18 февраля 1831 года Пушкин обвенчался с Натальей Гончаровой. Посаженная мать невесты, молодая княгиня Е. А. Долгорукова, рассказывала, что Гончарова-мать утром, перед венцом, послала сказать жениху, что придется еще отложить свадьбу, так как у нее нет денег на карету и еще на какие-то расходы. Пушкин и эти деньги ей дал.
Он уверял, что важнейшие события его жизни связаны с важнейшим праздником, с Вознесением. Он родился в день Вознесения, венчался в церкви старого Вознесения и не раз говорил Нащокину, что хочет построить в Михайловском церковь во имя Вознесения.
Свадебные приметы не предвещали добра. Жених задел за аналой и уронил лежащий на нем крест. Зажженная свеча погасла в его руке. Когда священник обменивал кольца, кольцо Пушкина упало на пол. Сразу после венца он сказал: «Все плохие предзнаменования». – А может быть, он этого и не говорил, а эти слова выдумали позже, когда, к изумлению друзей, сбылись предсказания гадалки Кирхгоф, как бы подтверждая мнение П. И. Бартенева, что «в людях высшего разряда явственно обнаруживаются неисследованные, таинственные силы человеческого бытия».

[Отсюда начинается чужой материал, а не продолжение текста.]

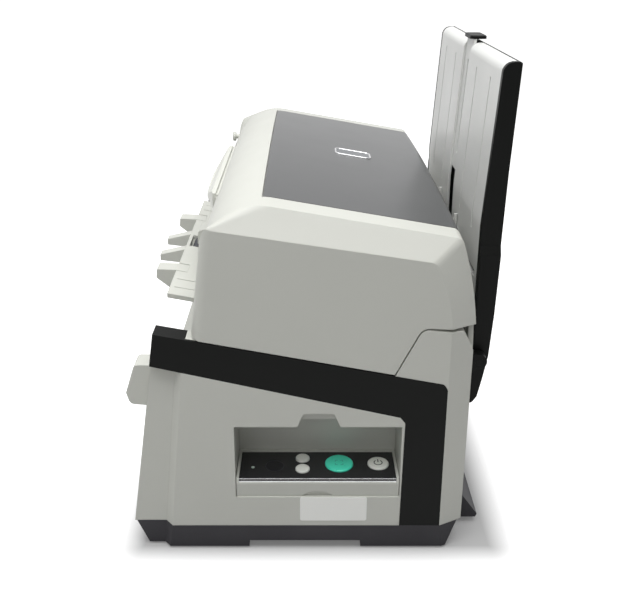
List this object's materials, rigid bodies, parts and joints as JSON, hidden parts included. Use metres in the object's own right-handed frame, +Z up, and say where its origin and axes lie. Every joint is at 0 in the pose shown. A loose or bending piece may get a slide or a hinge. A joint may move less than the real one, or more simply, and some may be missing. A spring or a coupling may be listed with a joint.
{
  "type": "desktop document scanner",
  "caption": "Desktop sheet-fed document scanner with a hinged cover, a tall folding paper tray, a side key shelf and an open exit bay.",
  "frame": {"origin": "on the floor under the middle of the whole scanner with its tray", "axes": "+Z up, +Y across the paper towards the far side, +X towards the paper tray; the exit bay faces -X and the keys are on the -Y side"},
  "size_m": [0.3496, 0.48, 0.456],
  "materials": {
    "light_shell": "fine satin",
    "black_shell": "fine texture",
    "base_black": "coarse texture",
    "foot_rubber": "matte",
    "dark_top": "satin",
    "handle_light": "satin",
    "panel_gloss": "gloss",
    "panel_metal": "bright",
    "badge_satin": "satin",
    "display_glass": "gloss",
    "lamp_lens": "clear gloss",
    "start_green": "gloss",
    "button_grey": "satin",
    "circuit_board": "semi-gloss",
    "frame_steel": "plated",
    "guide_black": "satin",
    "scan_glass": "clear",
    "scan_body": "matte",
    "roller_rubber": "matte",
    "motor_metal": "satin",
    "belt_rubber": "matte",
    "supply_metal": "satin",
    "tray_light": "satin",
    "guide_grey": "satin",
    "connector_black": "satin",
    "connector_metal": "plated",
    "pin_steel": "ground"
  },
  "bodies": {
    "base": {"base_pan": "base_black", "rubber_feet": "foot_rubber", "lower_housing": "light_shell", "near_side_band": "black_shell", "far_side_band": "black_shell", "rear_skirt": "base_black", "stacker_hooks": "light_shell", "power_inlet": "connector_black", "interface_sockets": "connector_metal", "panel_housing": "light_shell", "panel_face": "panel_gloss", "panel_trim": "panel_metal", "panel_board": "circuit_board", "panel_display": "display_glass", "status_lamp": "lamp_lens", "near_side_frame": "frame_steel", "far_side_frame": "frame_steel", "lower_guide": "guide_black", "lower_glass": "scan_glass", "lower_scan_unit": "scan_body", "drive_motor": "motor_metal", "drive_belt": "belt_rubber", "main_board": "circuit_board", "power_supply": "supply_metal", "exit_table": "light_shell", "exit_tongues": "light_shell", "tray_brackets": "black_shell", "cover_hinge_pins": "pin_steel", "frame_screws": "pin_steel"},
    "cover": {"upper_housing": "light_shell", "top_panel": "dark_top", "badge_frame": "panel_metal", "badge_inset": "badge_satin", "front_knob": "light_shell", "upper_guide": "guide_black", "upper_glass": "scan_glass", "upper_scan_unit": "scan_body", "separation_pads": "roller_rubber", "exit_pinch_block": "light_shell"},
    "handle": {"release_handle": "handle_light"},
    "tray": {"tray_shell": "black_shell", "near_tray_face": "tray_light", "far_tray_face": "tray_light"},
    "extension": {"tray_extension": "tray_light", "extension_cap": "black_shell"},
    "near_guide": {"near_side_guide": "guide_grey"},
    "far_guide": {"far_side_guide": "guide_grey"},
    "start_key": {"start_button": "start_green"},
    "power_key": {"power_button": "button_grey"},
    "upper_small_key": {"upper_key": "button_grey"},
    "lower_small_key": {"lower_key": "button_grey"},
    "front_drive": {"front_transport_rollers": "roller_rubber"},
    "rear_drive": {"rear_transport_rollers": "roller_rubber"},
    "pick_drive": {"pick_rollers": "roller_rubber"},
    "exit_drive": {"exit_roller": "roller_rubber"},
    "motor_drive": {"motor_pulley": "motor_metal"},
    "front_pinch": {"front_pinch_rollers": "roller_rubber"},
    "rear_pinch": {"rear_pinch_rollers": "roller_rubber"}
  },
  "joints": [
    {"name": "cover_hinge", "type": "hinge", "parent": "base", "child": "cover", "pos_m": [0.11066, 0, 0.212], "axis": [0, 1, 0], "range_deg": [0, 12]},
    {"name": "handle_pull", "type": "hinge", "parent": "cover", "child": "handle", "pos_m": [-0.09684, 0, 0.309], "axis": [0, 1, 0], "range_deg": [0, 12], "stiffness_Nm_per_rad": 0.8, "springref_deg": -8.59},
    {"name": "tray_tilt", "type": "hinge", "parent": "base", "child": "tray", "pos_m": [0.15366, 0, 0.172], "axis": [0, 1, 0], "range_deg": [0, 38]},
    {"name": "extension_slide", "type": "slide", "parent": "tray", "child": "extension", "axis": [0.0615, 0, 0.9981], "range_m": [0, 0.1]},
    {"name": "near_guide_slide", "type": "slide", "parent": "tray", "child": "near_guide", "axis": [0, 1, 0], "range_m": [-0.09, 0]},
    {"name": "far_guide_slide", "type": "slide", "parent": "tray", "child": "far_guide", "axis": [0, 1, 0], "range_m": [-0.001, 0.095]},
    {"name": "start_press", "type": "slide", "parent": "base", "child": "start_key", "axis": [0, 0, -1], "range_m": [0, 0.0012], "stiffness_N_per_m": 400, "springref_m": -0.0008},
    {"name": "power_press", "type": "slide", "parent": "base", "child": "power_key", "axis": [0, 0, -1], "range_m": [0, 0.0012], "stiffness_N_per_m": 400, "springref_m": -0.0008},
    {"name": "upper_key_press", "type": "slide", "parent": "base", "child": "upper_small_key", "axis": [0, 0, -1], "range_m": [0, 0.0012], "stiffness_N_per_m": 400, "springref_m": -0.0008},
    {"name": "lower_key_press", "type": "slide", "parent": "base", "child": "lower_small_key", "axis": [0, 0, -1], "range_m": [0, 0.0012], "stiffness_N_per_m": 400, "springref_m": -0.0008},
    {"name": "front_drive_spin", "type": "hinge", "parent": "base", "child": "front_drive", "pos_m": [-0.06334, 0, 0.19855], "axis": [0, 1, 0], "continuous": true},
    {"name": "rear_drive_spin", "type": "hinge", "parent": "base", "child": "rear_drive", "pos_m": [0.04166, 0, 0.17852], "axis": [0, 1, 0], "continuous": true},
    {"name": "pick_spin", "type": "hinge", "parent": "base", "child": "pick_drive", "pos_m": [0.08466, 0, 0.17031], "axis": [0, 1, 0], "continuous": true},
    {"name": "exit_spin", "type": "hinge", "parent": "base", "child": "exit_drive", "pos_m": [-0.13084, 0, 0.21942], "axis": [0, 1, 0], "continuous": true},
    {"name": "motor_spin", "type": "hinge", "parent": "base", "child": "motor_drive", "pos_m": [-0.01334, 0, 0.092], "axis": [0, 1, 0], "continuous": true},
    {"name": "front_pinch_spin", "type": "hinge", "parent": "cover", "child": "front_pinch", "pos_m": [-0.06334, 0, 0.22285], "axis": [0, 1, 0], "continuous": true},
    {"name": "rear_pinch_spin", "type": "hinge", "parent": "cover", "child": "rear_pinch", "pos_m": [0.04166, 0, 0.20282], "axis": [0, 1, 0], "continuous": true}
  ],
  "couplings": [
    {"joint": "far_guide_slide", "follows": "near_guide_slide", "ratio": -1},
    {"joint": "rear_drive_spin", "follows": "front_drive_spin", "ratio": 1},
    {"joint": "motor_spin", "follows": "front_drive_spin", "ratio": 1.5833}
  ]
}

Но ни зловещие приметы, ни шепот сплетниц, ни тени, пробегавшие в сердце жениха до свадьбы, не омрачили счастья молодых. Они веселились, выезжали, участвовали в шумных катаньях на санях, танцевали на балах, принимали в своей небольшой, но нарядной квартире, устроенной на деньги Пушкина, молодых писателей и важных московских бар, включая великолепного старика, князя Юсупова, портрет которого Пушкин дал в «Вельможе». Юсупов начал жизнь при Екатерине, ездил к Вольтеру на поклон, танцевал в Версале с Марией-Антуанеттой, по-барски принимал и угощал Дидерота и весь «энциклопедии скептический причет» и донес свое просвещенное любопытство до Николаевских времен. «Твой разговор свободный исполнен юности… Влиянье красоты ты живо чувствуешь… С восторгом ценишь ты и блеск Алябьевой, и прелесть Гончаровой», – писал о нем Пушкин.